Polar $n$-Complex and $n$-Bicomplex Singular Value Decomposition and Principal Component Pursuit

TL;DR

This paper introduces a unified hypercomplex tensor approach to singular value decomposition and principal component pursuit, extending existing methods to polar n-complex numbers and bicomplex numbers, with promising experimental results on audio data.

Contribution

It develops a novel theoretical framework unifying hypercomplex and tensor methods for SVD and PCA, including new proximity operators for polar n-complex and bicomplex numbers.

Findings

Outperforms tensor robust PCA on audio data

Derives new proximity operators for hypercomplex regularizers

Bridges hypercomplex and tensor-based approaches

Abstract

Informed by recent work on tensor singular value decomposition and circulant algebra matrices, this paper presents a new theoretical bridge that unifies the hypercomplex and tensor-based approaches to singular value decomposition and robust principal component analysis. We begin our work by extending the principal component pursuit to Olariu's polar $n$-complex numbers as well as their bicomplex counterparts. In so doing, we have derived the polar $n$-complex and $n$-bicomplex proximity operators for both the $\ell_1$- and trace-norm regularizers, which can be used by proximal optimization methods such as the alternating direction method of multipliers.

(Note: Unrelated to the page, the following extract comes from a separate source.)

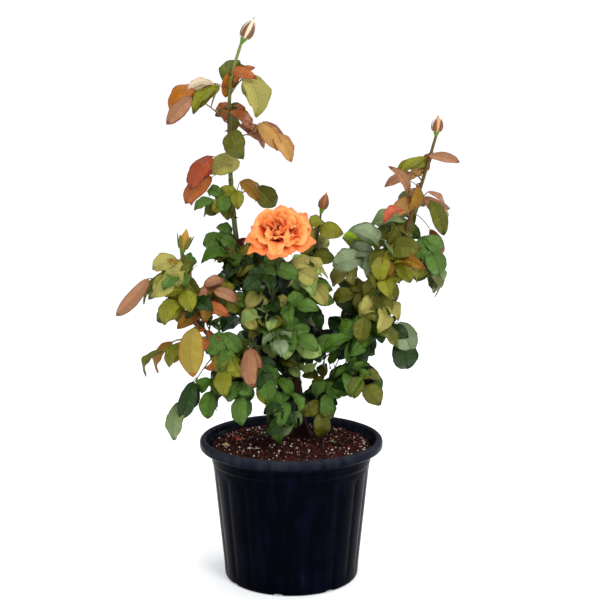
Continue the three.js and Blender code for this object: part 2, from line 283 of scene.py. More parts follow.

Experimental results on two sets of audio data show that our algebraically-informed formulation outperforms tensor robust principal component analysis. We conclude with the message that an informed definition of the trace norm can bridge the gap between the hypercomplex and tensor-based approaches. Our approach can be seen as a general methodology for generating other principal component pursuit algorithms with proper algebraic structures.